Origem do documentário
O documentário foi fruto do Programa Santista de Formação em Audiovisual da Querô Filmes, que é a produtora social do Instituto Querô. Ele foi aprovado no edital do Proac financiado pelo Estado de São Paulo, no qual inclui a realização de nove oficinas. O documentário do Caoz foi produzido na oficina de Produção Audiovisual, em apenas um mês. Cerca de 14 participaram de todo processo.
“Ele é fruto de várias aulas e a turma escolheu trabalhar com isso. Eles aprenderam como montar um roteiro, fazer a pré-produção e produção, técnicas de câmera e luz e muito mais.
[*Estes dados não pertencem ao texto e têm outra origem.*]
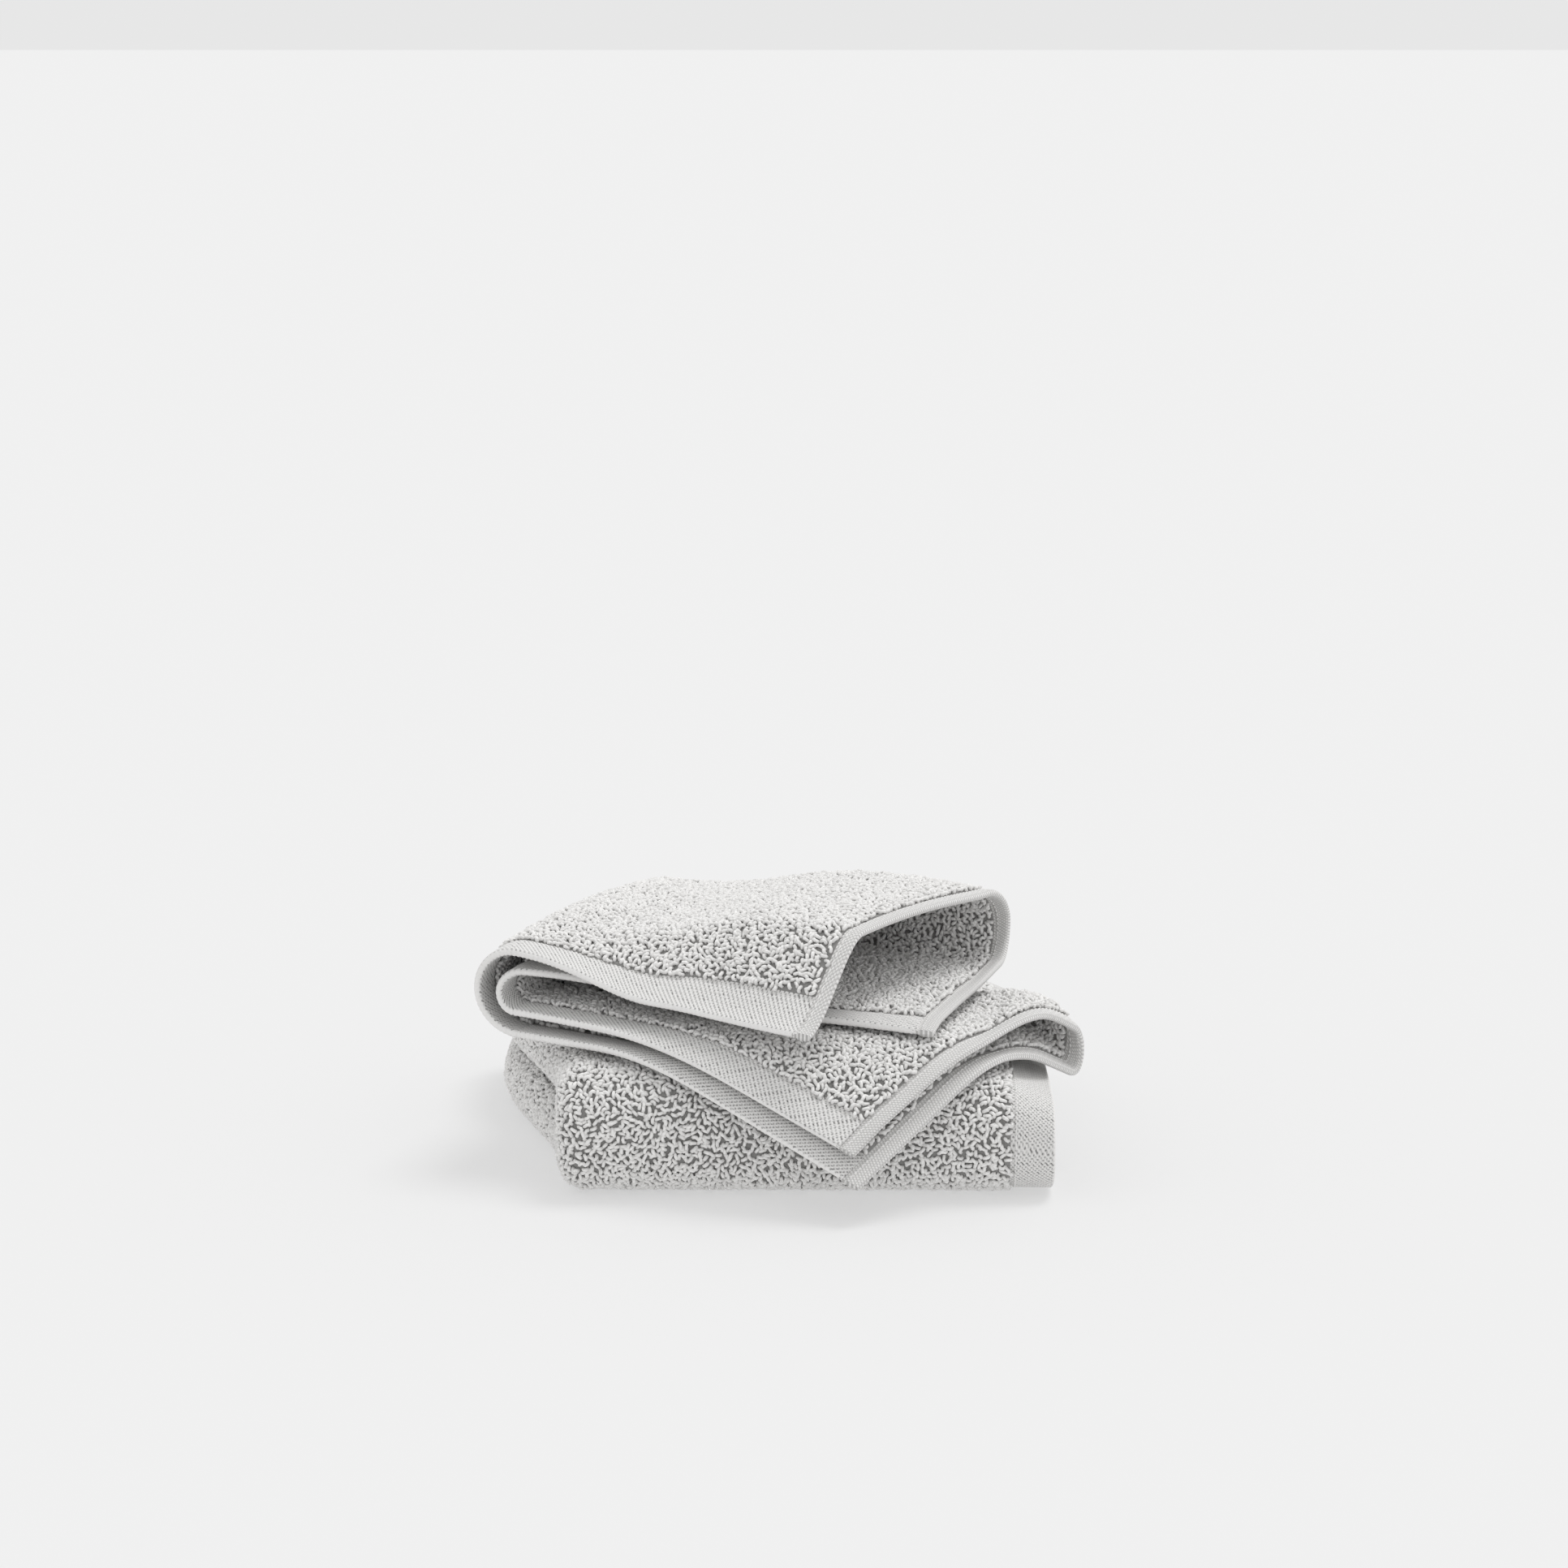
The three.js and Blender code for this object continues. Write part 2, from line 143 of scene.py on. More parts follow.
def cloth_point(u, v):
    """Middle surface of the face cloth folded in four.

    u runs from the layers C and D to A and B, v from A and D to B and C. A is the top layer.
    """
    u, v = np.broadcast_arrays(np.asarray(u, float), np.asarray(v, float))
    half = CLOTH_SIDE / 2
    flap, outer = u > half, v < half
    a, c = np.abs(u - half), np.abs(v - half)
    rho = BACK_RADIUS
    q = np.minimum(c / rho, HALF)
    w = np.where(outer, 1.0, -1.0) * rho * np.sin(q)
    r = SPINE_RADIUS + w
    big = SPINE_RADIUS + rho
    g = np.minimum(a / r, HALF)
    side = np.where(a < HALF * r, big - r * np.cos(g), big + a - HALF * r)
    s = side / (big + half - HALF * r)                    # 0 at the spine, 1 at the right
    o = 0.5 + 0.5 * w / rho                               # 1 in the outer layers, A and D
    m = 0.5 + np.where(flap, 0.5, -0.5) * np.sin(g)       # 1 in the flap's layers, A and B
    wide = lerp(lerp(rho, ROUND_BASE, ease((s - ROUND_FROM) / ROUND_OVER)),
                lerp(rho, ROUND_FLAP, ease(s * PUFF_RATE)), m)
    over = np.minimum(c / wide, HALF)
    back = np.where(c < HALF * wide, wide * (1 - np.cos(over)), wide + c - HALF * wide)
    t = back / (wide + half - HALF * wide)                # 0 at the back fold, 1 in front

    def plan(i):
        tip = lerp(lerp(TIP_C[i], TIP_D[i], o), lerp(TIP_B[i], TIP_A[i], o), m)
        far = lerp(RIGHT_BACK_BASE[i], RIGHT_BACK_FLAP[i], m)
        return ((1 - s) * ((1 - t) * LEFT_BACK[i] + t * LEFT_FRONT[i])
                + s * (t * tip + (1 - t) * far))

    x, y = plan(0), plan(1)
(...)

Foi tanta dedicação e conteúdo que o documentário ficou com 15 minutos. A gente previa um vídeo de 5 minutos. Mas como tinha bons depoimentos, conseguimos estender”. Priscilla Silva de Santana, de 27 anos, produtora executiva do Programa Santista de Formação em Audiovisual (PSFA)
A sugestão de fazer um vídeo sobre a Batalha do Caoz veio da produtora cultural Nanne Bony, de 31 anos, que também participou da oficina. Cada aluno fez uma proposta e todos escolheram uma.
“Eu já conhecia as meninas há um tempo, comecei a ver elas se juntando e se montando, e acompanho elas desde então. E foi incrível, muito bom que a galera abraçou a ideia. Porque o Caoz é um movimento de transformação social e eles se encantaram mais depois de conhecer” .
Aprendizados da Batalha do Caoz
Depois dos aplausos, os agradecimentos. “Conforme a gente foi ouvindo e gravando, fui desconstruindo muitas ideias. Foi um aprendizado muito grande”, falou Lais Cristina Mazagão de Oliveira, de 24 anos, que ficou na parte de produção do documentário.
Já Rosangela Borge, de 51, ficou na direção e conta que o sofrimento foi ter que escolher as falas que seriam colocadas no documentário. “Tínhamos mais de três horas de gravação, e tudo era importante. Ficava: meu deus. Não tem nada pra cortar”, relembra.
A estudante Jessica Mizukame do Carmo, de 22 anos, foi prestigiar o pré-lançamento e ficou encantada com o resultado. “ O Caoz fez muita diferença na minha vida. A ideia de ter um documentário sobre vai dar fruto para muita coisa”, aposta.